## [ENTRIES SUPPLIED]
·····
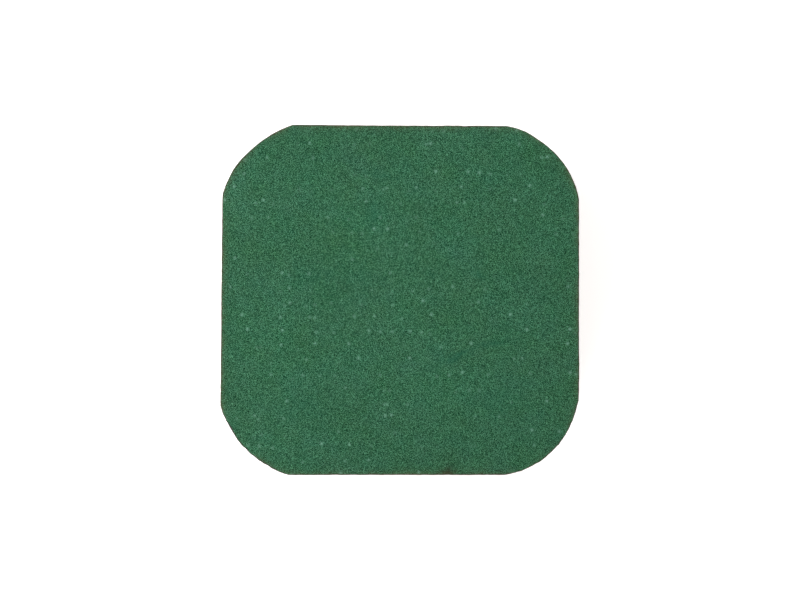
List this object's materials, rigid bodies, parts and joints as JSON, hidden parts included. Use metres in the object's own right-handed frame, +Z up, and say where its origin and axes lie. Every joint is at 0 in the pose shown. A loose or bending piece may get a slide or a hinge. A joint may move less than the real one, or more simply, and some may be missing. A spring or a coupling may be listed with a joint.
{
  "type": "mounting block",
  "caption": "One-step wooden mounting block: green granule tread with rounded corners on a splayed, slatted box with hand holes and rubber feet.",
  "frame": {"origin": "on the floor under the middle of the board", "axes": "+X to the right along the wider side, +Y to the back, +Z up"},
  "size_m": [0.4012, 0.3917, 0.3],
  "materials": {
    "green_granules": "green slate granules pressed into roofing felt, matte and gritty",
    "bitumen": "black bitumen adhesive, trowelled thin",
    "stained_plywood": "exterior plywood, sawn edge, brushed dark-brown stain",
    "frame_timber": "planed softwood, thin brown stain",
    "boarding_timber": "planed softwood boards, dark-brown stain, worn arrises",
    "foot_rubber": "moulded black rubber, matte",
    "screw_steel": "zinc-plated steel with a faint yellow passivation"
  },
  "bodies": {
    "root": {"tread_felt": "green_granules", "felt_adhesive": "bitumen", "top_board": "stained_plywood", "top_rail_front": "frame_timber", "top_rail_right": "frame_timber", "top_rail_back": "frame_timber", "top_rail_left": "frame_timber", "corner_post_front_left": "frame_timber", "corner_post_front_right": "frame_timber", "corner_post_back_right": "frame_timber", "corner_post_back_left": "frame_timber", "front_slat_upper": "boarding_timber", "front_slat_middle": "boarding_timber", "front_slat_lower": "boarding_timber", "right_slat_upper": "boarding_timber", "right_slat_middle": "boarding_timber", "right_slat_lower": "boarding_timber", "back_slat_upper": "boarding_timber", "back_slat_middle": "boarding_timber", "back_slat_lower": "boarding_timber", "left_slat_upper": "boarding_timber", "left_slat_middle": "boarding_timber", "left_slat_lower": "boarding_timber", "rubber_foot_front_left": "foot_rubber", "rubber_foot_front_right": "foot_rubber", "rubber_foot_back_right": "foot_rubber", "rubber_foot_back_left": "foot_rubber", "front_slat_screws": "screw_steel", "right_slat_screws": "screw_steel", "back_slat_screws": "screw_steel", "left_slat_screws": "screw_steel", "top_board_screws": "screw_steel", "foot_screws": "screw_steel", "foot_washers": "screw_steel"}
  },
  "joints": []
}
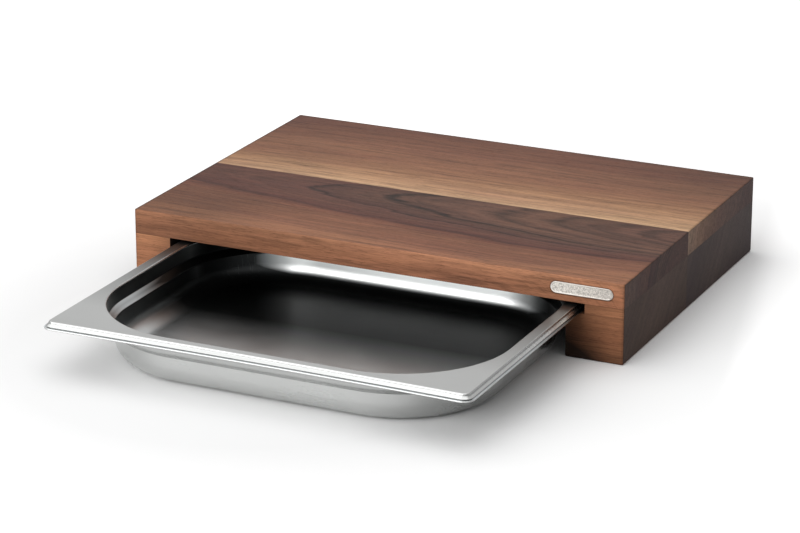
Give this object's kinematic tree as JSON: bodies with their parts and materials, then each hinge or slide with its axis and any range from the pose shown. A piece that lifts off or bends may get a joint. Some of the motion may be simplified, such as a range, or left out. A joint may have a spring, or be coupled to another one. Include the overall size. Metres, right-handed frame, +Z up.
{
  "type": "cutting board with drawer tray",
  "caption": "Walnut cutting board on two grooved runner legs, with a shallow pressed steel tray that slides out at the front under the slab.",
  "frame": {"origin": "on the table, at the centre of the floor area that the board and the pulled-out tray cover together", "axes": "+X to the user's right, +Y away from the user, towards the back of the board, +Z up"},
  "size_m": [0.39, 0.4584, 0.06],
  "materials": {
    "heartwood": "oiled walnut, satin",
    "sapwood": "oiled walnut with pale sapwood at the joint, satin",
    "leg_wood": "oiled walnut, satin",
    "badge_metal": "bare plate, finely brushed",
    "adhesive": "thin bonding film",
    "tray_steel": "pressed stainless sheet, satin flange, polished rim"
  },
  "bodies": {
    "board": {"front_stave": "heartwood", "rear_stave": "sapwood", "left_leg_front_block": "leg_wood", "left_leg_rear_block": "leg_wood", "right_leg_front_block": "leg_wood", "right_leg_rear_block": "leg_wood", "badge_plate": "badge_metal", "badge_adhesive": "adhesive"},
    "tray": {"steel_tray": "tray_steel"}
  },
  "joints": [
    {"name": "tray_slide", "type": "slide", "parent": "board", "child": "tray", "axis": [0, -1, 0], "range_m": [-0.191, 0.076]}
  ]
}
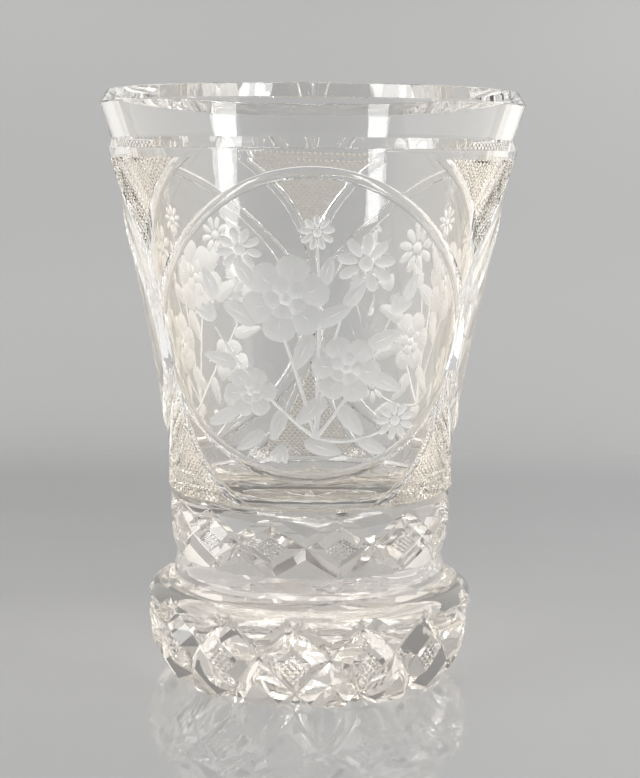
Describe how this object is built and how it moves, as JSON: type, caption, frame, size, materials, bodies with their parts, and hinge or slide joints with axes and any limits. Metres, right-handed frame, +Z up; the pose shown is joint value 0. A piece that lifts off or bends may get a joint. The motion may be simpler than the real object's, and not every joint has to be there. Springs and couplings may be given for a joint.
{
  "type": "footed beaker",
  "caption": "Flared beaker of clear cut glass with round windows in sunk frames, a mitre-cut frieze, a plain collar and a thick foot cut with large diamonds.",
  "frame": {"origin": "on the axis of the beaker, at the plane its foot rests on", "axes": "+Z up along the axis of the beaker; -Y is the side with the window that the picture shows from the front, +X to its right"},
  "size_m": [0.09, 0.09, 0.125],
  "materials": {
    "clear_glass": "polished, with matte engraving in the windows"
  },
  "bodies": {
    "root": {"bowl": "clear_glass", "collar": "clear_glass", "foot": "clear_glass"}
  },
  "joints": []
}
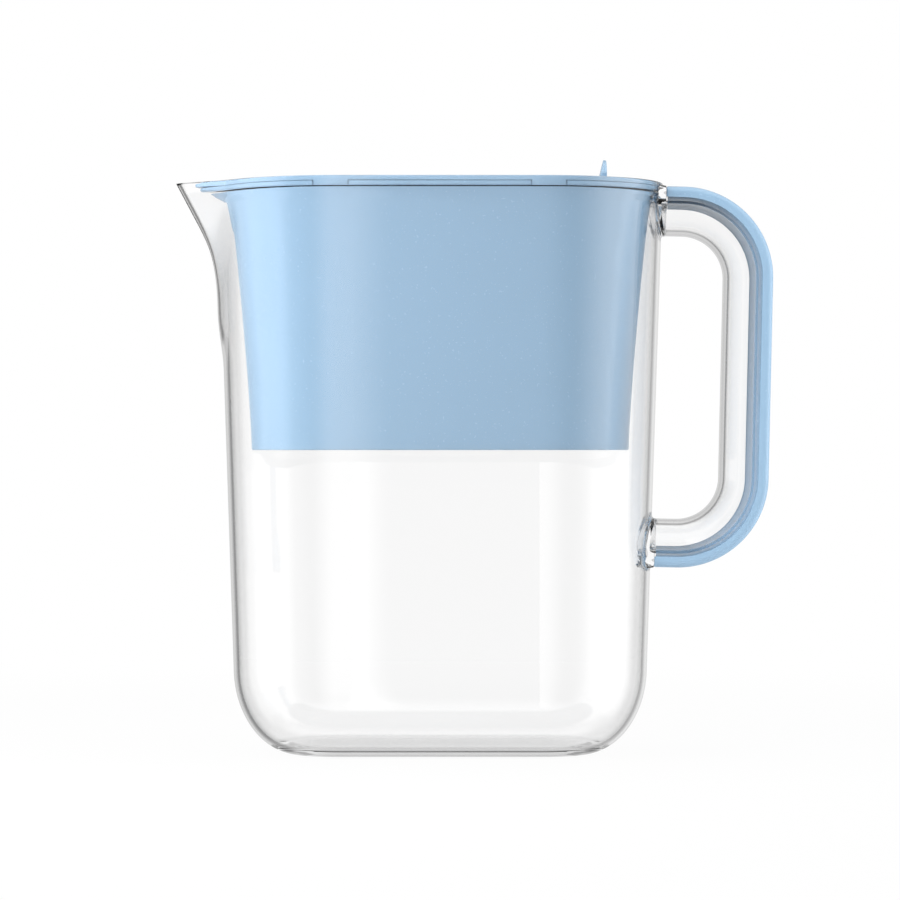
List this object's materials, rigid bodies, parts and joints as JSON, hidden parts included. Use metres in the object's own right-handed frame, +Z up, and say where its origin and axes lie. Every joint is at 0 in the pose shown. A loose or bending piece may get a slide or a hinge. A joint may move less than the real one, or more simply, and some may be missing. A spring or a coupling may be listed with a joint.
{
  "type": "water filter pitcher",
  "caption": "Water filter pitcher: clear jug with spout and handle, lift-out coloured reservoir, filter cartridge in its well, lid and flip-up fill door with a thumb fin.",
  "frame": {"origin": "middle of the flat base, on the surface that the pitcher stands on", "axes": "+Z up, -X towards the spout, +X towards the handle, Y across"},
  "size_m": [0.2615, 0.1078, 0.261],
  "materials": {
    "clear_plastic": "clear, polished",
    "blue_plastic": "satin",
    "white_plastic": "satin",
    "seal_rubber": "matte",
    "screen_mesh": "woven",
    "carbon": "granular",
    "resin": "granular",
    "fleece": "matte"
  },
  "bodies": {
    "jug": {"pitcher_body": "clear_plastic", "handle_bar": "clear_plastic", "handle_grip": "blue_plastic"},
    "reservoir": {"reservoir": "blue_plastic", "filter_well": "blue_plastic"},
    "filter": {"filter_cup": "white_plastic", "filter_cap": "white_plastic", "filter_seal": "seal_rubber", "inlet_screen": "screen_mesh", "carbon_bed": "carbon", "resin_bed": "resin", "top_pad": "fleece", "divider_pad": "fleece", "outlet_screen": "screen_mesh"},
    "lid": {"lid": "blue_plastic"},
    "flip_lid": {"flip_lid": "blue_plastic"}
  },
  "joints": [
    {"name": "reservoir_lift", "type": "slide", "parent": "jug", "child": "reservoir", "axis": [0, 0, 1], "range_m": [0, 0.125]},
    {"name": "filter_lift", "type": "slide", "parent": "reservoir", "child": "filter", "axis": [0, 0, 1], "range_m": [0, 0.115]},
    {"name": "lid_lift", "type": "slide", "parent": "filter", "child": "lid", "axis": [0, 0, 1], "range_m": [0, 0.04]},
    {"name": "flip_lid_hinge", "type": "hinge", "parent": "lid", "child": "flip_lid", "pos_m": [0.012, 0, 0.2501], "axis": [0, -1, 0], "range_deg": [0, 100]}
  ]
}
·····
## [YOUR INSTRUCTIONS]
Every line above should be written out again exactly as it stands.

## [RESULT FOR THIS TASK]
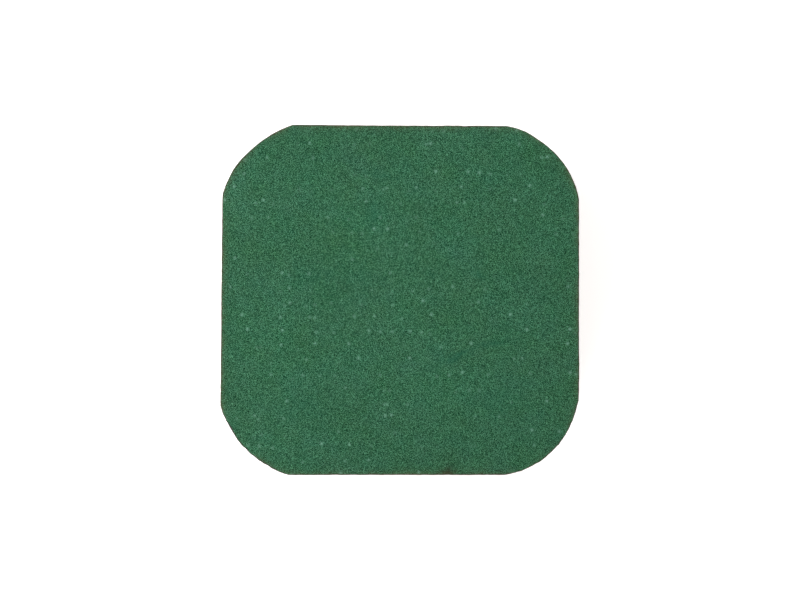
List this object's materials, rigid bodies, parts and joints as JSON, hidden parts included. Use metres in the object's own right-handed frame, +Z up, and say where its origin and axes lie. Every joint is at 0 in the pose shown. A loose or bending piece may get a slide or a hinge. A joint may move less than the real one, or more simply, and some may be missing. A spring or a coupling may be listed with a joint.
{
  "type": "mounting block",
  "caption": "One-step wooden mounting block: green granule tread with rounded corners on a splayed, slatted box with hand holes and rubber feet.",
  "frame": {"origin": "on the floor under the middle of the board", "axes": "+X to the right along the wider side, +Y to the back, +Z up"},
  "size_m": [0.4012, 0.3917, 0.3],
  "materials": {
    "green_granules": "green slate granules pressed into roofing felt, matte and gritty",
    "bitumen": "black bitumen adhesive, trowelled thin",
    "stained_plywood": "exterior plywood, sawn edge, brushed dark-brown stain",
    "frame_timber": "planed softwood, thin brown stain",
    "boarding_timber": "planed softwood boards, dark-brown stain, worn arrises",
    "foot_rubber": "moulded black rubber, matte",
    "screw_steel": "zinc-plated steel with a faint yellow passivation"
  },
  "bodies": {
    "root": {"tread_felt": "green_granules", "felt_adhesive": "bitumen", "top_board": "stained_plywood", "top_rail_front": "frame_timber", "top_rail_right": "frame_timber", "top_rail_back": "frame_timber", "top_rail_left": "frame_timber", "corner_post_front_left": "frame_timber", "corner_post_front_right": "frame_timber", "corner_post_back_right": "frame_timber", "corner_post_back_left": "frame_timber", "front_slat_upper": "boarding_timber", "front_slat_middle": "boarding_timber", "front_slat_lower": "boarding_timber", "right_slat_upper": "boarding_timber", "right_slat_middle": "boarding_timber", "right_slat_lower": "boarding_timber", "back_slat_upper": "boarding_timber", "back_slat_middle": "boarding_timber", "back_slat_lower": "boarding_timber", "left_slat_upper": "boarding_timber", "left_slat_middle": "boarding_timber", "left_slat_lower": "boarding_timber", "rubber_foot_front_left": "foot_rubber", "rubber_foot_front_right": "foot_rubber", "rubber_foot_back_right": "foot_rubber", "rubber_foot_back_left": "foot_rubber", "front_slat_screws": "screw_steel", "right_slat_screws": "screw_steel", "back_slat_screws": "screw_steel", "left_slat_screws": "screw_steel", "top_board_screws": "screw_steel", "foot_screws": "screw_steel", "foot_washers": "screw_steel"}
  },
  "joints": []
}
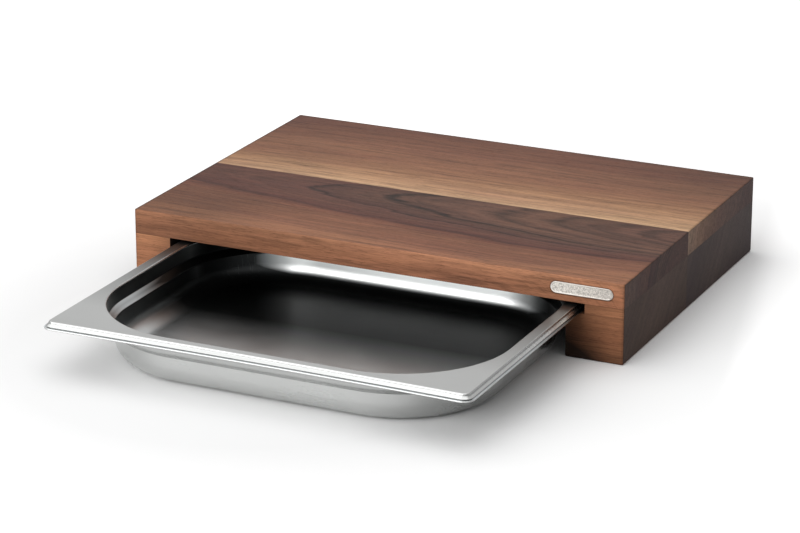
Give this object's kinematic tree as JSON: bodies with their parts and materials, then each hinge or slide with its axis and any range from the pose shown. A piece that lifts off or bends may get a joint. Some of the motion may be simplified, such as a range, or left out. A joint may have a spring, or be coupled to another one. Include the overall size. Metres, right-handed frame, +Z up.
{
  "type": "cutting board with drawer tray",
  "caption": "Walnut cutting board on two grooved runner legs, with a shallow pressed steel tray that slides out at the front under the slab.",
  "frame": {"origin": "on the table, at the centre of the floor area that the board and the pulled-out tray cover together", "axes": "+X to the user's right, +Y away from the user, towards the back of the board, +Z up"},
  "size_m": [0.39, 0.4584, 0.06],
  "materials": {
    "heartwood": "oiled walnut, satin",
    "sapwood": "oiled walnut with pale sapwood at the joint, satin",
    "leg_wood": "oiled walnut, satin",
    "badge_metal": "bare plate, finely brushed",
    "adhesive": "thin bonding film",
    "tray_steel": "pressed stainless sheet, satin flange, polished rim"
  },
  "bodies": {
    "board": {"front_stave": "heartwood", "rear_stave": "sapwood", "left_leg_front_block": "leg_wood", "left_leg_rear_block": "leg_wood", "right_leg_front_block": "leg_wood", "right_leg_rear_block": "leg_wood", "badge_plate": "badge_metal", "badge_adhesive": "adhesive"},
    "tray": {"steel_tray": "tray_steel"}
  },
  "joints": [
    {"name": "tray_slide", "type": "slide", "parent": "board", "child": "tray", "axis": [0, -1, 0], "range_m": [-0.191, 0.076]}
  ]
}
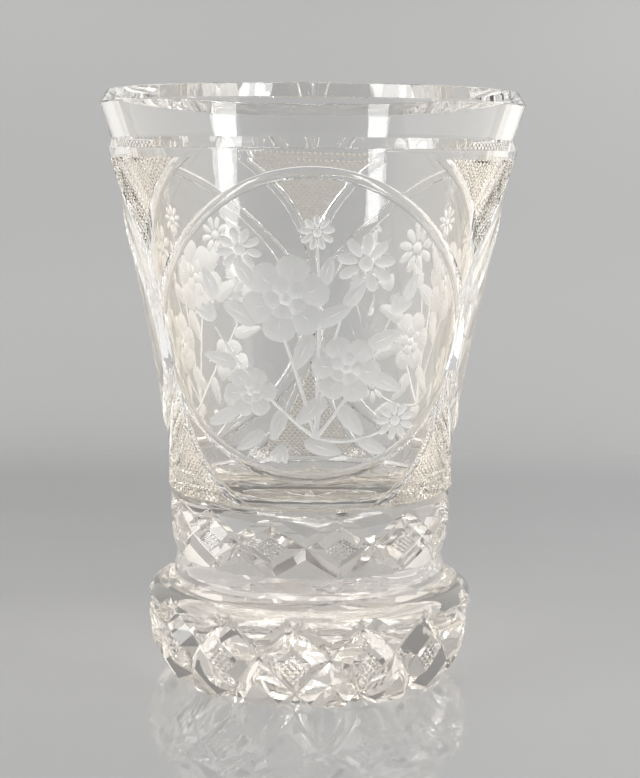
Describe how this object is built and how it moves, as JSON: type, caption, frame, size, materials, bodies with their parts, and hinge or slide joints with axes and any limits. Metres, right-handed frame, +Z up; the pose shown is joint value 0. A piece that lifts off or bends may get a joint. The motion may be simpler than the real object's, and not every joint has to be there. Springs and couplings may be given for a joint.
{
  "type": "footed beaker",
  "caption": "Flared beaker of clear cut glass with round windows in sunk frames, a mitre-cut frieze, a plain collar and a thick foot cut with large diamonds.",
  "frame": {"origin": "on the axis of the beaker, at the plane its foot rests on", "axes": "+Z up along the axis of the beaker; -Y is the side with the window that the picture shows from the front, +X to its right"},
  "size_m": [0.09, 0.09, 0.125],
  "materials": {
    "clear_glass": "polished, with matte engraving in the windows"
  },
  "bodies": {
    "root": {"bowl": "clear_glass", "collar": "clear_glass", "foot": "clear_glass"}
  },
  "joints": []
}
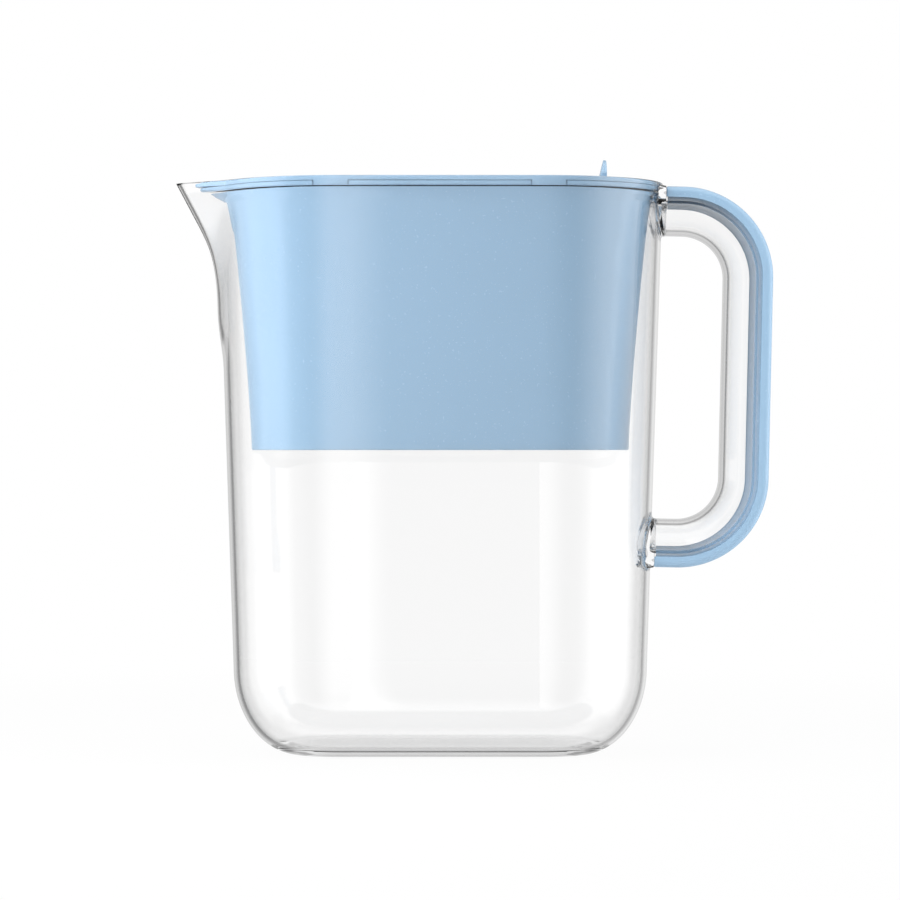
List this object's materials, rigid bodies, parts and joints as JSON, hidden parts included. Use metres in the object's own right-handed frame, +Z up, and say where its origin and axes lie. Every joint is at 0 in the pose shown. A loose or bending piece may get a slide or a hinge. A joint may move less than the real one, or more simply, and some may be missing. A spring or a coupling may be listed with a joint.
{
  "type": "water filter pitcher",
  "caption": "Water filter pitcher: clear jug with spout and handle, lift-out coloured reservoir, filter cartridge in its well, lid and flip-up fill door with a thumb fin.",
  "frame": {"origin": "middle of the flat base, on the surface that the pitcher stands on", "axes": "+Z up, -X towards the spout, +X towards the handle, Y across"},
  "size_m": [0.2615, 0.1078, 0.261],
  "materials": {
    "clear_plastic": "clear, polished",
    "blue_plastic": "satin",
    "white_plastic": "satin",
    "seal_rubber": "matte",
    "screen_mesh": "woven",
    "carbon": "granular",
    "resin": "granular",
    "fleece": "matte"
  },
  "bodies": {
    "jug": {"pitcher_body": "clear_plastic", "handle_bar": "clear_plastic", "handle_grip": "blue_plastic"},
    "reservoir": {"reservoir": "blue_plastic", "filter_well": "blue_plastic"},
    "filter": {"filter_cup": "white_plastic", "filter_cap": "white_plastic", "filter_seal": "seal_rubber", "inlet_screen": "screen_mesh", "carbon_bed": "carbon", "resin_bed": "resin", "top_pad": "fleece", "divider_pad": "fleece", "outlet_screen": "screen_mesh"},
    "lid": {"lid": "blue_plastic"},
    "flip_lid": {"flip_lid": "blue_plastic"}
  },
  "joints": [
    {"name": "reservoir_lift", "type": "slide", "parent": "jug", "child": "reservoir", "axis": [0, 0, 1], "range_m": [0, 0.125]},
    {"name": "filter_lift", "type": "slide", "parent": "reservoir", "child": "filter", "axis": [0, 0, 1], "range_m": [0, 0.115]},
    {"name": "lid_lift", "type": "slide", "parent": "filter", "child": "lid", "axis": [0, 0, 1], "range_m": [0, 0.04]},
    {"name": "flip_lid_hinge", "type": "hinge", "parent": "lid", "child": "flip_lid", "pos_m": [0.012, 0, 0.2501], "axis": [0, -1, 0], "range_deg": [0, 100]}
  ]
}